With the new counter, cycling advocates hope to collect data to support the further development of cycling infrastructure throughout the city. The cycling tracks on the kiskörút, along with similar ones on Thököly út, are pioneering in that they run along major traffic arteries, they occupy space formerly designated for cars and they're on both sides of the street so that the bike traffic on them can move with the flow of adjacent motor traffic.
In my opinion, they should be better separated from car traffic, for instance by having them on a higher grade alongside the sidewalk as they do in Berlin. In this way, motorists would be less likely to drive and park on them. I've noticed plenty of motorist abuse of the kiskörút lanes, particularly among the taxi drivers in front of the Murcure Korona hotel.
Despite this problem, it must be said that the lanes are well used. I just think they would be a lot MORE used, including by parents with kids on back (e.g. me), if there was another degree of separation between the lanes and the quite heavy motor traffic on this street.

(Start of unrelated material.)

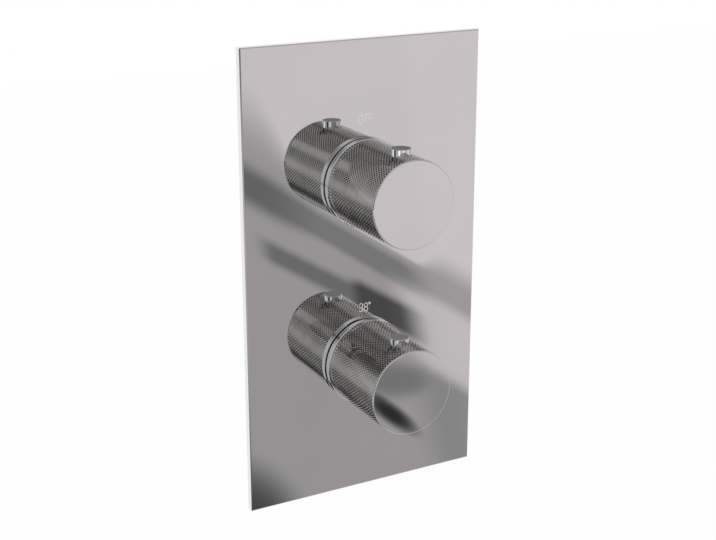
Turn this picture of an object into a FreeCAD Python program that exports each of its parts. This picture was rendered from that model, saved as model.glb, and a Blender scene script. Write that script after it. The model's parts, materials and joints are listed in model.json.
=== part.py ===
import FreeCAD, Part
import math
import os

V = FreeCAD.Vector

# Concealed thermostatic shower valve with two handles. Millimetres.
# +Z is up, +X is right as seen from the front, -Y points at the user, and y = 0 is the finished wall.
# The origin is the centre of the cover plate's wall side.

# cover plate
PLATE_WIDTH = 120.0
PLATE_HEIGHT = 218.0
PLATE_THICKNESS = 4.0
PLATE_BEVEL = 0.5
PLATE_HOLE_MARGIN = 2.0       # round a guide sleeve
GASKET_INSET = 4.0
GASKET_WIDTH = 6.0
GASKET_DEPTH = 1.5
MARK_DEPTH = 0.15
MARK_STROKE = 0.42
MARK_HEIGHT = 4.4
OFF_MARK_RISE = 29.4          # centre of the OFF mark above the upper handle's axis
DEGREE_MARK_RISE = 26.4       # centre of the 38 degree mark above the lower handle's axis

# handles
HANDLE_SPACING = 87.0
HANDLE_REACH = 44.8           # from the plate's front face to the handle's front face
HANDLE_GAP = 0.7
BASE_RING_R = 20.8
BASE_RING_LENGTH = 3.0
BARREL_R = 20.15              # over the knurl's crests
BARREL_WALL = 2.15
CAP_SETBACK = 0.2             # how far the cap's rim lies inside the crests
CAP_LIP = 0.8
CAP_ROUND = 0.45
CAP_SPIGOT_WALL = 2.4
CORE_LAND = 4.0               # width of the core's front face, round its pocket
FRONT_POCKET_DEPTH = 4.7
WEB_THICKNESS = 13.5
HUB_R = 9.5
HUB_LENGTH = 8.0
ADAPTER_FLATS = 10.6          # hexagon across flats
ADAPTER_LENGTH = 14.0
ADAPTER_FLOOR = 2.0
SCREW_R = 1.95
SCREW_LENGTH = 13.0
SCREW_HEAD_R = 3.5
SCREW_HEAD_HEIGHT = 3.0

# push buttons
BUTTON_R = 4.45
BUTTON_STAND = 2.6            # how far the button stands out of the barrel
BUTTON_BACK = 12.0            # from the handle's front face to the button's axis
BUTTON_TRAVEL = 1.5
BUTTON_HEAD_LENGTH = 4.15
BUTTON_SPRING_SPACE = 3.2
BUTTON_LEDGE = 1.2
BUTTON_STEM_R = 2.5
CATCH_THICKNESS = 2.0
CATCH_WIDTH = 6.4
CATCH_LENGTH = 21.3           # from the button's axis back to the catch's nose

# stop rings on the cartridge noses
STOP_LUG_STAND = 1.4          # how far the stop ring reaches beyond the catch
STOP_RING_GAP = 0.5           # round the stop ring, inside the core
STOP_RING_THICKNESS = 2.6
STOP_LUG_LENGTH = 4.6
FLOW_RANGE = 90.0
TEMPERATURE_COLD = 180.0
TEMPERATURE_HOT = 60.0
STOP_MARGIN = 3.0

# cartridges, along the handles' axes
NOSE_FRONT = -14.0            # y of the nose's front end
NOSE_R = 9.9
NOSE_TIP_R = 7.5
NOSE_TIP_LENGTH = 3.0
SPINDLE_R = 5.0
SPLINE_R = 4.0
SPLINE_TEETH = 18
SPLINE_DEPTH = 0.4
SPINDLE_FRONT = -31.3
NUT_FRONT = 1.0
SLEEVE_STEP = 0.4             # how far the guide sleeve lies inside the stop ring's rim
SLEEVE_WALL = 1.2
NUT_GAP = 0.1                 # between the ring nut and the guide sleeve
SLEEVE_FRONT = -9.5
FLANGE_LENGTH = 4.0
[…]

That filibuster aside, these lanes are a big step forward for cycling infrastructure in Budapest and I fully support them as a good first step for cycling accommodation on major roads.

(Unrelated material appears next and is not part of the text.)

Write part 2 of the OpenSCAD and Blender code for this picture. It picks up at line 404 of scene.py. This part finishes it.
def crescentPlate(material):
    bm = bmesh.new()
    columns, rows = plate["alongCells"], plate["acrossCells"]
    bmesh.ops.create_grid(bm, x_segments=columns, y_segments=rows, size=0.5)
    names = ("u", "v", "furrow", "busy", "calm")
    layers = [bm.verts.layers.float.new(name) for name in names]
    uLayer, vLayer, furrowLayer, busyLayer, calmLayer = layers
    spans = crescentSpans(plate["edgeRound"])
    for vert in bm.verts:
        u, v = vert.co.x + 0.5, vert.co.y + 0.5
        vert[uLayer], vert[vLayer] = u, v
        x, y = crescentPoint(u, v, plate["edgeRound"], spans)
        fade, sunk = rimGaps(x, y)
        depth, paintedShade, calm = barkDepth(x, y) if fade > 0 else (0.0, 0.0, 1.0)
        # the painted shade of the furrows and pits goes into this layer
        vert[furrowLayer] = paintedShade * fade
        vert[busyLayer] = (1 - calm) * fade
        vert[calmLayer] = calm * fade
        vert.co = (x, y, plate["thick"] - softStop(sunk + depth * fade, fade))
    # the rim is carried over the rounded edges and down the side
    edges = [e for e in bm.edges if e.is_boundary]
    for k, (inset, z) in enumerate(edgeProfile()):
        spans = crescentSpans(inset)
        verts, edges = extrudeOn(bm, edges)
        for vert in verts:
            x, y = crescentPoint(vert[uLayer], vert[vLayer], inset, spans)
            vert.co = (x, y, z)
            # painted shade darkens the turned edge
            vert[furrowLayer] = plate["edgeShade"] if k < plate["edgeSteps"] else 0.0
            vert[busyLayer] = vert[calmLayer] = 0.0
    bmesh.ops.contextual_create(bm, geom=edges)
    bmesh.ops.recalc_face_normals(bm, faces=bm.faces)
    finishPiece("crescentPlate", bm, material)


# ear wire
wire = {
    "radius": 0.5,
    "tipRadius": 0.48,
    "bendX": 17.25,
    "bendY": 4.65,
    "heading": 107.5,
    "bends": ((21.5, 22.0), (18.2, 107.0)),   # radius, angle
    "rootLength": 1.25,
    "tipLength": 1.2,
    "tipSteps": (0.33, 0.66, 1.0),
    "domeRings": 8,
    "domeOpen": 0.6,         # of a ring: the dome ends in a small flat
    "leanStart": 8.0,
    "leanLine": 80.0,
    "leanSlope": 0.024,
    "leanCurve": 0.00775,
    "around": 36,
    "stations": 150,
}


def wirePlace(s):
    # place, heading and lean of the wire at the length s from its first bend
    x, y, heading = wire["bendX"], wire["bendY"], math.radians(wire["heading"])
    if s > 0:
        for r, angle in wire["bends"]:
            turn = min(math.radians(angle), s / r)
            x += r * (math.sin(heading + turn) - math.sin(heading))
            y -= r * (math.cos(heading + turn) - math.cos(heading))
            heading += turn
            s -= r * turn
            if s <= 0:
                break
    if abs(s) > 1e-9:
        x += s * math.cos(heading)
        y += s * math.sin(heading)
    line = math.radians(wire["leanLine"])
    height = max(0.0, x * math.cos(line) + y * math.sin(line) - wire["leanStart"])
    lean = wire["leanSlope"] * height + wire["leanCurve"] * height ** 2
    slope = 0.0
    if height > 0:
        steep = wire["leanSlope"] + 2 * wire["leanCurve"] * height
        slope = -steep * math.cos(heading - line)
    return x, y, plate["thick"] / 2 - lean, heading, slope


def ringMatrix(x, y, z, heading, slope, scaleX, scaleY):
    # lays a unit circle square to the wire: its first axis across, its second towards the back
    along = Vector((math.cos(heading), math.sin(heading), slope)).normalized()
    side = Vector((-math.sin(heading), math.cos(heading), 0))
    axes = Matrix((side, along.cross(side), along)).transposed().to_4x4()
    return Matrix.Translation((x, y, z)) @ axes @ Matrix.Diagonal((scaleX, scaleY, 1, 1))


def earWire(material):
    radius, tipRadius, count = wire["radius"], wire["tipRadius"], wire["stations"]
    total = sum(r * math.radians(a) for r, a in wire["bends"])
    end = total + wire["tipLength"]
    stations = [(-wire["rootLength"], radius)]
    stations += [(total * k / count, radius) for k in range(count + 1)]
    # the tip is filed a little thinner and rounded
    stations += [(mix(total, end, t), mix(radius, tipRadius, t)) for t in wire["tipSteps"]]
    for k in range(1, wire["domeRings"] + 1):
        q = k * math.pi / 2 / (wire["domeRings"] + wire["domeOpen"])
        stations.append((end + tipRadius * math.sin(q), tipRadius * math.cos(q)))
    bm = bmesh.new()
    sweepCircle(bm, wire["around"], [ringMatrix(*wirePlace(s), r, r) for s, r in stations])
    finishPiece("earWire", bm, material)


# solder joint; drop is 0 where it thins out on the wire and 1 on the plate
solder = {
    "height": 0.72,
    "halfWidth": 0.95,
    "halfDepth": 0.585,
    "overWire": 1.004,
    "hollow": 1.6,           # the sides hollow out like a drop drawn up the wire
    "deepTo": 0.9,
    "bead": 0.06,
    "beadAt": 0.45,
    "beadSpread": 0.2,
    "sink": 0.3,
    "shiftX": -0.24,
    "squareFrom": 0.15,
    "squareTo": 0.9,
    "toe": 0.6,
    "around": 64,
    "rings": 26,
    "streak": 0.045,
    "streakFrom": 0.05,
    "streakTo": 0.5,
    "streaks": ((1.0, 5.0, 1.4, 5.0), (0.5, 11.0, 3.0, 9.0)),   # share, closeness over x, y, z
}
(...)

If you're interested in learning more about the issue, you should check out this evening's event, which has been titled "Show us how Many People are Cycling and What the Hungarian Cyclist Wants".
Cycling Counter Launch
Hungarian National Museum Garden
1088 Budapest, Múzeum krt. 14-16
5-6 p.m. July 2 (Friday)
The programme will include the creation of a video clip on the theme of the desires and wishes of the local cycling community, talks by the event host and Hungarian Cyclist Club President János László and the inauguration of the automatic counter. The first cyclists that pass by the counter will get a balloon as a gift.